◆ Your objective ◆
Reproduce all of the data exactly.

◆ Information provided ◆
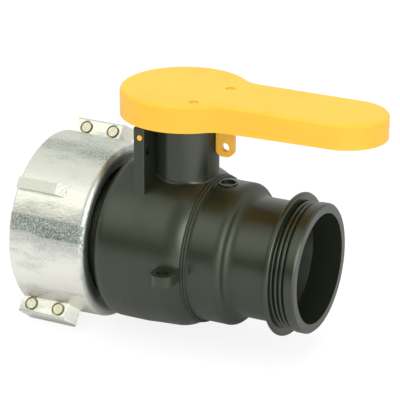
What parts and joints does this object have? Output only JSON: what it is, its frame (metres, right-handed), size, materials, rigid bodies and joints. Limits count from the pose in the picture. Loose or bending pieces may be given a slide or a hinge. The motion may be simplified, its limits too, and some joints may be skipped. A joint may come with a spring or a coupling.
{
  "type": "ibc tank valve",
  "caption": "Quarter-turn ball valve for a bulk liquid tank, with a swivelling two-piece threaded coupling nut at the inlet, a threaded spigot outlet and a flat lockable lever handle.",
  "frame": {"origin": "centre of the inlet sealing face, on the pipe axis", "axes": "+X along the pipe axis, the way the liquid flows; +Z from the pipe axis up along the stem to the handle; +Y to the left of the flow"},
  "size_m": [0.1691, 0.0899, 0.1198],
  "materials": {
    "body": "satin moulded",
    "handle": "satin moulded",
    "seat": "machined",
    "seal": "matte",
    "bushing": "moulded",
    "stem": "glass filled, moulded",
    "ball": "polished",
    "nut": "die cast, bright",
    "steel": "plated"
  },
  "bodies": {
    "valve_body": {"body_barrel": "body", "outlet_spigot": "body", "rib_plug": "handle", "seat_inlet": "seat", "seat_outlet": "seat", "seat_o_ring_inlet": "seal", "seat_o_ring_outlet": "seal", "inlet_gasket": "seal", "stem_bushing": "bushing"},
    "handle_unit": {"handle": "handle", "handle_pin": "steel", "stem": "stem", "stem_o_ring_lower": "seal", "stem_o_ring_upper": "seal", "stem_washer": "seat", "ball": "ball"},
    "coupling_nut": {"nut_half_front": "nut", "nut_half_rear": "nut", "rivet_lower_mouth": "steel", "rivet_lower_tail": "steel", "rivet_upper_mouth": "steel", "rivet_upper_tail": "steel"}
  },
  "joints": [
    {"name": "handle_turn", "type": "hinge", "parent": "valve_body", "child": "handle_unit", "pos_m": [0.046, 0, 0], "axis": [0, 0, 1], "range_deg": [-90, 0]},
    {"name": "nut_turn", "type": "hinge", "parent": "valve_body", "child": "coupling_nut", "pos_m": [0, 0, 0], "axis": [1, 0, 0], "continuous": true}
  ]
}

◆ Task solution ◆
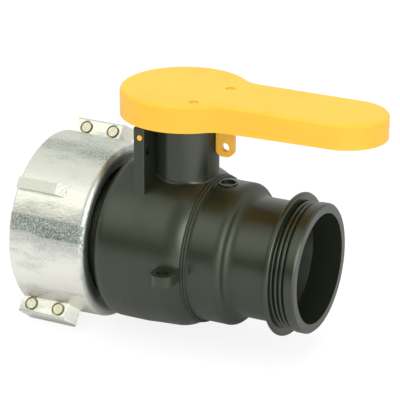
What parts and joints does this object have? Output only JSON: what it is, its frame (metres, right-handed), size, materials, rigid bodies and joints. Limits count from the pose in the picture. Loose or bending pieces may be given a slide or a hinge. The motion may be simplified, its limits too, and some joints may be skipped. A joint may come with a spring or a coupling.
{
  "type": "ibc tank valve",
  "caption": "Quarter-turn ball valve for a bulk liquid tank, with a swivelling two-piece threaded coupling nut at the inlet, a threaded spigot outlet and a flat lockable lever handle.",
  "frame": {"origin": "centre of the inlet sealing face, on the pipe axis", "axes": "+X along the pipe axis, the way the liquid flows; +Z from the pipe axis up along the stem to the handle; +Y to the left of the flow"},
  "size_m": [0.1691, 0.0899, 0.1198],
  "materials": {
    "body": "satin moulded",
    "handle": "satin moulded",
    "seat": "machined",
    "seal": "matte",
    "bushing": "moulded",
    "stem": "glass filled, moulded",
    "ball": "polished",
    "nut": "die cast, bright",
    "steel": "plated"
  },
  "bodies": {
    "valve_body": {"body_barrel": "body", "outlet_spigot": "body", "rib_plug": "handle", "seat_inlet": "seat", "seat_outlet": "seat", "seat_o_ring_inlet": "seal", "seat_o_ring_outlet": "seal", "inlet_gasket": "seal", "stem_bushing": "bushing"},
    "handle_unit": {"handle": "handle", "handle_pin": "steel", "stem": "stem", "stem_o_ring_lower": "seal", "stem_o_ring_upper": "seal", "stem_washer": "seat", "ball": "ball"},
    "coupling_nut": {"nut_half_front": "nut", "nut_half_rear": "nut", "rivet_lower_mouth": "steel", "rivet_lower_tail": "steel", "rivet_upper_mouth": "steel", "rivet_upper_tail": "steel"}
  },
  "joints": [
    {"name": "handle_turn", "type": "hinge", "parent": "valve_body", "child": "handle_unit", "pos_m": [0.046, 0, 0], "axis": [0, 0, 1], "range_deg": [-90, 0]},
    {"name": "nut_turn", "type": "hinge", "parent": "valve_body", "child": "coupling_nut", "pos_m": [0, 0, 0], "axis": [1, 0, 0], "continuous": true}
  ]
}